Paxson, former president of the Standard Chemical Co., came up with the idea for the memorial, funded it and then donated it to the City of Omaha. He later became friends with President Ford and funded the Gerald Ford Conservation Center in Omaha.
“And when Ford came for the dedication of the Conservation Center, my mother was there in a wheelchair,” said her daughter, Carol Adams. “She went with my uncle to functions and donated a lot of things to the Ford Memorial.”
Dining room chairs with needlepoint seats that Gould’s mother created are part of a set donated to the memorial. Memorabilia from various presidents also was donated.
The brother and sister grew up together in the Fremont Masonic Home. Their widowed mother could not care for them. “They lived side by side on Pacific Street until he died,” Adams said. “She still really misses him.”
When he passed away five years ago, Paxson left a trust fund for his sister’s continuing care.
Gould and her husband divorced in 1958, and she moved back to Omaha from California. Gould was always there for her two daughters as they grew up. Her other daughter lives in Boulder, Colorado.

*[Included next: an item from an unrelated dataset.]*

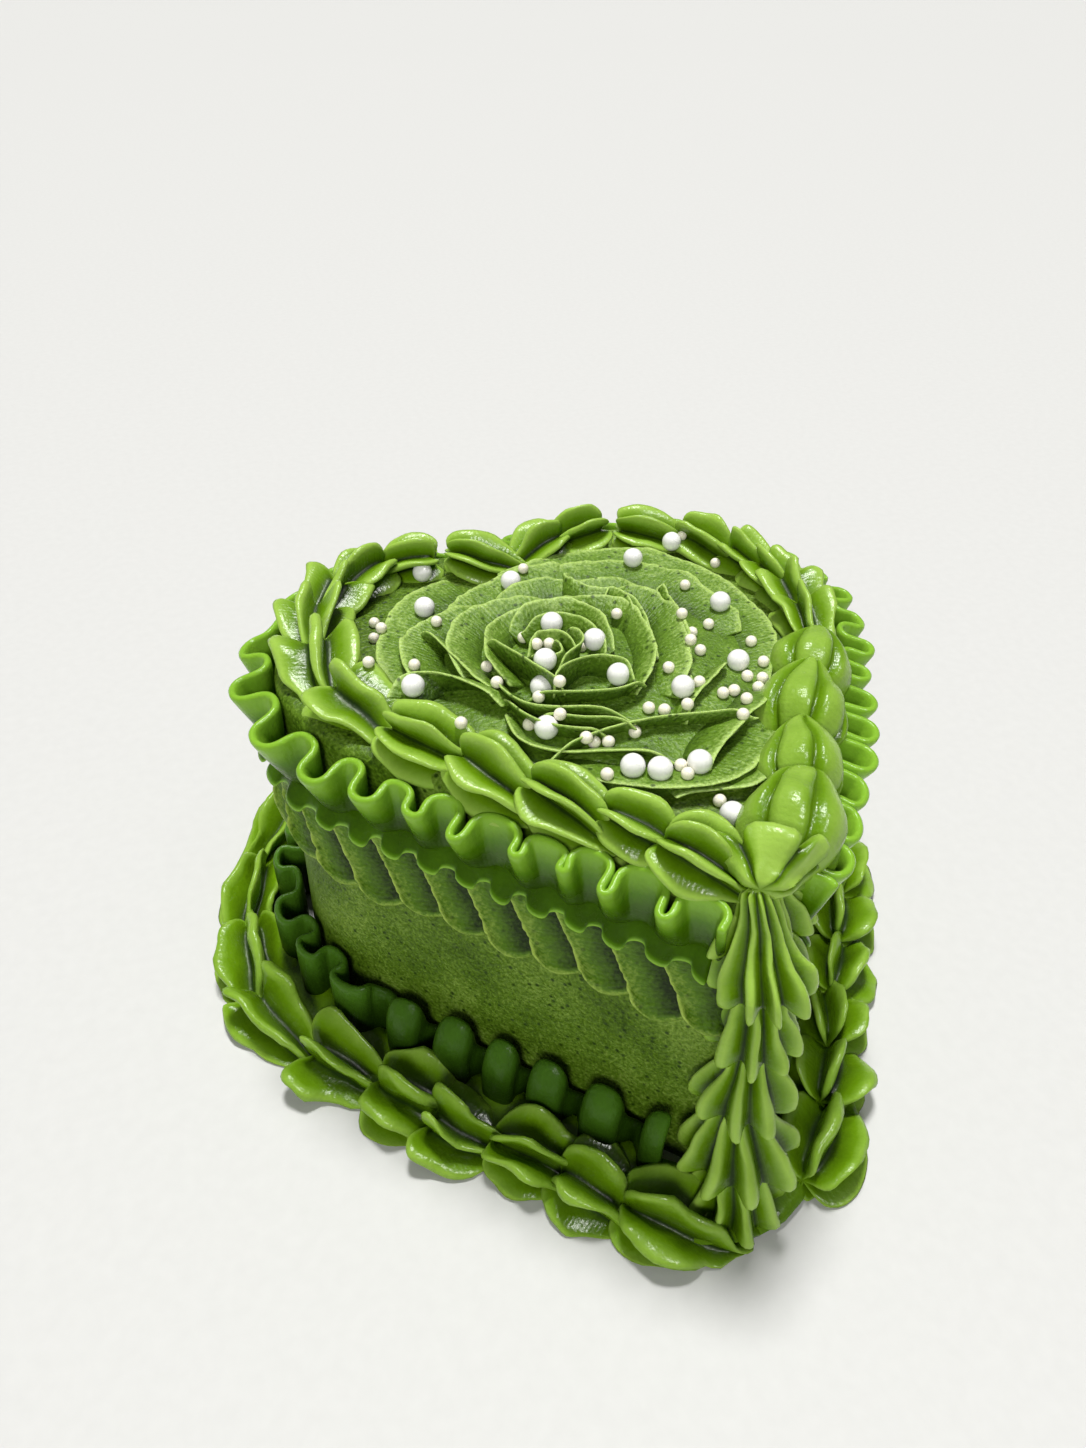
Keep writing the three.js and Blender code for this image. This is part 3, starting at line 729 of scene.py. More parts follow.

“I can never remember coming home to an empty house,” Adams said. “She’s not going to have an empty house either.”
Gould has three grandchildren and a great grandchild.
“We see each other all the time,” Adams said. “Every Sunday she comes to my house, and every holiday or birthday, we take her out in her wheelchair. If she’s feeling good and the weather is nice, and I don’t think anyone is running around with the flu, I take her to the mall.”
Living in independent care at Risen Sun Christian Village in Council Bluffs, Gould has had in-home care 24-hours a day for three years. Adams recently retired from Lucent Technology, so she could spend more time with her mother.
The mainstays from Right At Home are caregivers Marlene Allmon and Marva Pierson. They help Pat Gould shower and dress in the morning and prepare breakfast. They ensure that she takes her medicine and breathing treatments for her emphysema.
They help her select her lunch, and someone spends the night.
“They tell me if they see any changes,” Adams said. “I think what happens to a lot of people as they get older is things start to go wrong and, before anyone notices, it’s too late to fix it.”
She said the quality of people from Right At Home is what makes it work for her mother. Without the in-home care, Gould would be in a nursing home, her daughter says. “Nursing homes have three nurses for 40 people and do things on their schedule, not hers,” she said. “Now she can eat when she wants to, watch TV and be independent.”
“It’s real important to her to be independent.”